At this moment, you will have the data which will tell you which table or index or any other object is consuming the memory and you can shift your focus on that. There is still one more thing, you would want to check.

Which is the most expensive cached stored procedures in that particular database. It could be the case, that, a particular SP is making all the memory consumption and it will allow us to further drill down our issue.

-- Top Cached SPs By Total Logical Reads. Logical reads relate to memory pressure
SELECT TOP(25) p.name AS [SP Name], qs.total_logical_reads AS [TotalLogicalReads], 
qs.total_logical_reads/qs.execution_count AS [AvgLogicalReads],qs.execution_count, 
ISNULL(qs.execution_count/DATEDIFF(Second, qs.cached_time, GETDATE()), 0) AS [Calls/Second], 
qs.total_elapsed_time, qs.total_elapsed_time/qs.execution_count 
AS [avg_elapsed_time], qs.cached_time
FROM sys.procedures AS p
INNER JOIN sys.dm_exec_procedure_stats AS qs
ON p.[object_id] = qs.[object_id]
WHERE qs.database_id = DB_ID()
ORDER BY qs.total_logical_reads DESC;

If you have filtered down to a stored procedure, then, check the execution plan of that stored procedure and try to figure out the real reason behind it.

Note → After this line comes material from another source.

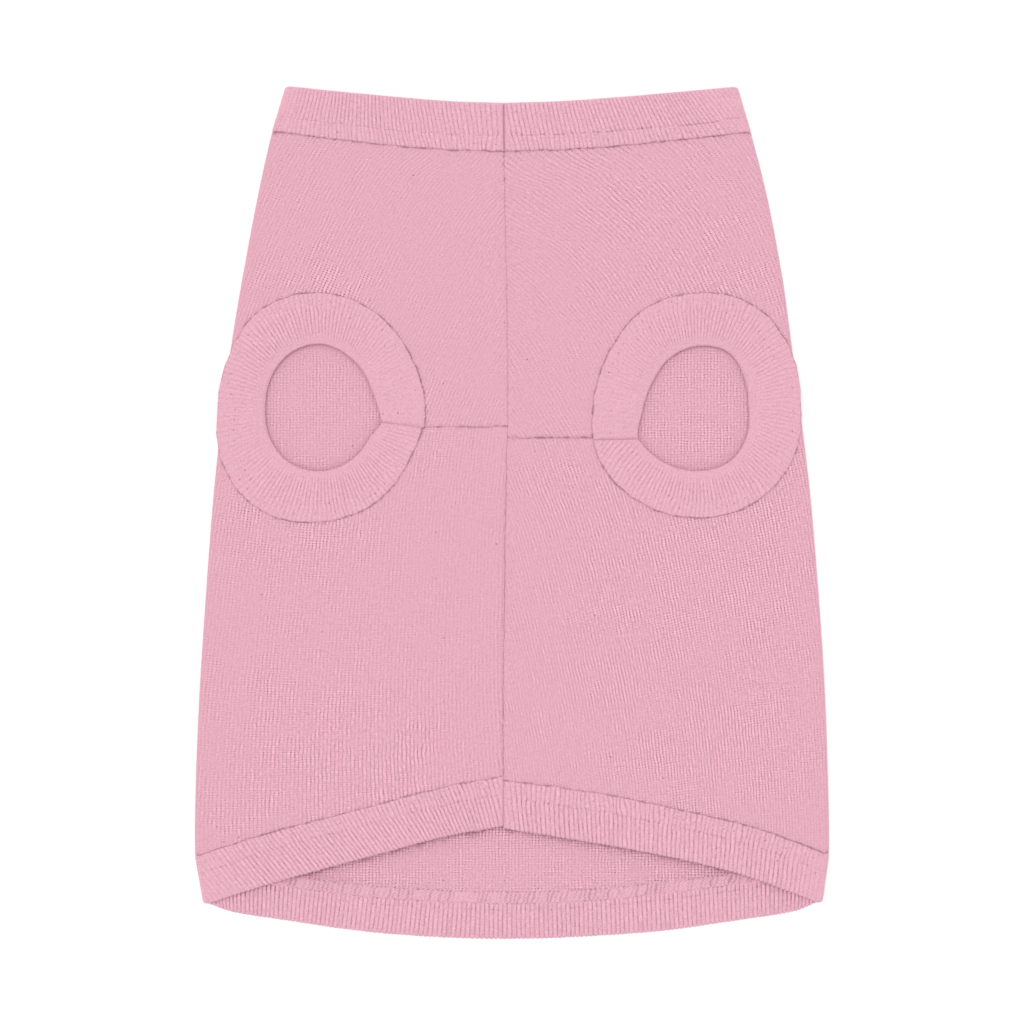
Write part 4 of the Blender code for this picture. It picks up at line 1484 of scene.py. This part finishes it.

We would take up execution plan in future blogs.

Till this point, you will be pretty sure about what is causing the memory crunch. However, if you want to monitor the SQL instance for a longer duration, a good way will be to set up performance counter. We will talk about these performance counter in our future blogs.

I am sure this approach would help you in troubleshooting memory related issue.

Again, as we discussed in our earlier blogs, there is no absolute approach for performance tuning. Every DBA has his own way to doing things. Still, what we are discussing here are tried and tested method which I have successfully used over my 12 years career and will be really helpful for you as well.

Do let me know if you have some different style to troubleshoot the memory issue.